From 8cde8d16340492fa52cb6ec93519ff6c76477b4e Mon Sep 17 00:00:00 2001
From: James Morse <james.morse@arm.com>
Date: Thu, 4 Apr 2019 15:10:46 +0100
Subject: [PATCH] README: Add list of KNOWN_ISSUES

This branch has known issues, here is the list.
... It may also have unknown issues ...

Signed-off-by: James Morse <james.morse@arm.com>
---
 KNOWN_ISSUES | 91 ++++++++++++++++++++++++++++++++++++++++++++++++++++
 1 file changed, 91 insertions(+)
 create mode 100644 KNOWN_ISSUES

diff --git a/KNOWN_ISSUES b/KNOWN_ISSUES
new file mode 100644
index 0000000000000..720ffaadc21d3
--- /dev/null
+++ b/KNOWN_ISSUES
@@ -0,0 +1,91 @@
+MPAM branch snapshot: v6.1
+
+This snapshot exists to give the full context for any x86 resctrl changes.
+
+When reporting a bug with this tree, please include the following three things:
+ 1. The output of:
+| find /sys/kernel/debug/mpam/ -type l -print -o -type f -print -exec cat \{\} \;
+ 2. The full kernel boot log, and kernel '..config''
+ 3. The DT, or MPAM+PPTT+SRAT ACPI tables.
+
+
+MPAM spec:
+https://developer.arm.com/docs/ddi0598/latest
+
+The DT binding is a draft.
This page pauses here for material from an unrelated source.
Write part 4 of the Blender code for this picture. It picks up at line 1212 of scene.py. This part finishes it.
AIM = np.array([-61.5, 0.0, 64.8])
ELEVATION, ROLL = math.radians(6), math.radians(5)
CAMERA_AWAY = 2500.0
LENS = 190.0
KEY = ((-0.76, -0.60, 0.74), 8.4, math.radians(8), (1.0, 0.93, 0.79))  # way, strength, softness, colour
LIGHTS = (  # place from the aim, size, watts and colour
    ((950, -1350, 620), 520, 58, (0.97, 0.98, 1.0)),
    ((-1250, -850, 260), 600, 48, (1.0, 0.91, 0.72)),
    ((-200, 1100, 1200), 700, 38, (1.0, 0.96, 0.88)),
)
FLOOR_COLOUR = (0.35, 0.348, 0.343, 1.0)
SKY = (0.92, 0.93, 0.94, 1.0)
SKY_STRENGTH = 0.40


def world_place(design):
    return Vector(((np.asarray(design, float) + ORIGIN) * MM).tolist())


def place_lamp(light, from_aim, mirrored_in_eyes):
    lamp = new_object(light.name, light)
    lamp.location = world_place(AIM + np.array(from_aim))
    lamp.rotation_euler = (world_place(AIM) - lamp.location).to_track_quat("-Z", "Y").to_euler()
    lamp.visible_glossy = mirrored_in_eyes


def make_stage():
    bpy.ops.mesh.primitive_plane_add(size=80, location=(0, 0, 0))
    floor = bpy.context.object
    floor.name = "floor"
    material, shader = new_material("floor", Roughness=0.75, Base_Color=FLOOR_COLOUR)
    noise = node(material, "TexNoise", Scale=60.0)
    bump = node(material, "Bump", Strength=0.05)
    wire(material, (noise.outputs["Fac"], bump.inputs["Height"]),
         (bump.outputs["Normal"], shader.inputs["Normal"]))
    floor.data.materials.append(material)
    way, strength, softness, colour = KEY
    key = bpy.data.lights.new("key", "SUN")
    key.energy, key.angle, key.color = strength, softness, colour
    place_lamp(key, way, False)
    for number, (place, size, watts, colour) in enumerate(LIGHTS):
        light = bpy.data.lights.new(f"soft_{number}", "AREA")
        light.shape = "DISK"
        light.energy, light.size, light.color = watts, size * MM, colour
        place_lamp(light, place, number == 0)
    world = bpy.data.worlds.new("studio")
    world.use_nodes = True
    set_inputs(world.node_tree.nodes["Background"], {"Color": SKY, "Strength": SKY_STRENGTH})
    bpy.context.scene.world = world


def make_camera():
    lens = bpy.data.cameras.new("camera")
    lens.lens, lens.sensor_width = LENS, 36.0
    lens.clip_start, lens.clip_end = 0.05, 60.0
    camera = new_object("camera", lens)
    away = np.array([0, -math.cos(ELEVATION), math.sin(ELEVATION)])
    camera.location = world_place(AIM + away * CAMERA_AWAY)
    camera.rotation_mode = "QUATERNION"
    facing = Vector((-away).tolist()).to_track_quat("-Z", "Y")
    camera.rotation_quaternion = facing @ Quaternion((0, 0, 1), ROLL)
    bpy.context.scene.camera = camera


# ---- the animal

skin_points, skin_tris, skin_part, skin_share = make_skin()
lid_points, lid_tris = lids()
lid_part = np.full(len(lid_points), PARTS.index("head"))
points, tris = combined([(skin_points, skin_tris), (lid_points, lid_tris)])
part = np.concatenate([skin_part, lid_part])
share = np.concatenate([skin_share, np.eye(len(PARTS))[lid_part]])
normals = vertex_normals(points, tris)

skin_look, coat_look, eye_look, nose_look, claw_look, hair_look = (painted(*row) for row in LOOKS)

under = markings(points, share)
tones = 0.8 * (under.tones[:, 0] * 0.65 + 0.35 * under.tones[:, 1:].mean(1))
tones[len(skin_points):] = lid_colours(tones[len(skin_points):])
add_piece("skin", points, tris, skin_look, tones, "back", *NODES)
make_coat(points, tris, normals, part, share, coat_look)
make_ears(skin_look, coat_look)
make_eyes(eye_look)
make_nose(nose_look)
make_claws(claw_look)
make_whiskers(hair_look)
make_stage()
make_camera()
This is very likely to change before the code is
+merged by mainline.
+All this code is likely to change before the code is merged by mainline.
+Patches marked 'untested' are just that.
+
+
+Only features that match what resctrl already supports are supported.
+This is very deliberate.
+
+If there are no monitors on the L3 cache, then resctrl will report that
+there are no monitors, even though there may be some on the 'next' resource.
+
+How these get exposed via resctrl is visible to user-space. If a new schema
+for the 'next' resource is created, the monitors should live there.
+
+Until this code is merged by mainline, we should rigidly stick to the user-space
+interface as it is supported by Intel RDT. This is the only way to ensure
+user-space code remains portable.
+
+Once the code is merged, adding support for the missing pieces, and how
+this impacts user-space can be discussed.
+
+
+ABI PROBLEMS:
+ * RMIDs.
+   These are an independent number space for RDT. For MPAM they are an
+   extension of the partid/closid space. There is no value that can be
+   exposed to user-space as num_rmid as it depends on how they will be
+   used.
+
+ * Monitors.
+   RDT has one counter per RMID, they run continuously. MPAM advertises
+   how many monitors it has, which is very likely to be fewer than we
+   want. This means MPAM can't expose the free-runing MBM_* counters
+   via the filesystem. These would need exposing via perf.
+
+ * Bitmaps.
+   MPAM has some bitmaps, but it has other stuff too. Forcing the bitmaps
+   to be the user-space interface requires the underlying control to be
+   capable of isolation. Ideally user-space would set a priority/cost for
+   each rdtgroup, and indicate whether they should be isolated from other
+   rdtgroup at the same level.
+
+ * Memory bandwidth.
+   For MB resources that control bandwidth, X86 provides user-space with
+   the cache-id of the cache that implements that bandwidth controls. For
+   MPAM there is no expectation that this is being done by a cache, it could
+   equally be a memory controller. MPAM systems always provide the numa node
+   id here as this repesents the locality, instead of a cache id. If these
+   numbers are the same for x86, it would be good to switch x86 over.
+
+
+KNOWN ISSUES:
+ * The PCC support is incomplete and untested.
+
+ * The PMU support is a bit rough, the x86 code isn't quite correct. The PMU
+   code should run on the CPU that handeles the resctrl overflow.
+
+ * Exclusive reservations don't work as they overlap with devices.
+   This in turn is because we don't have GIC/SMMU support yet, and these
+   will continue to use partid=0.
+
+ * partid=0 should be reserved for the unknown hardware, not reserved for the
+   resctrl default, which we let user-space play with it. This also affects
+   the kernel, which is not (currently) the intention.
+
+ * ACPI's 'functional dependencies' are not yet supported.
+
+ * scaling of counters is not implemented
+
+ * overflow of counters is not yet supported
+
+ * driver unload has not been tested
+
+ * Controls interact, for example CMAX needs to be set with the fraction of
+   bits set in the CPOR bitmap if CMAX is supported in hardware, but not
+   specified in the configuration. Today only the reset code does this.
-- 
GitLab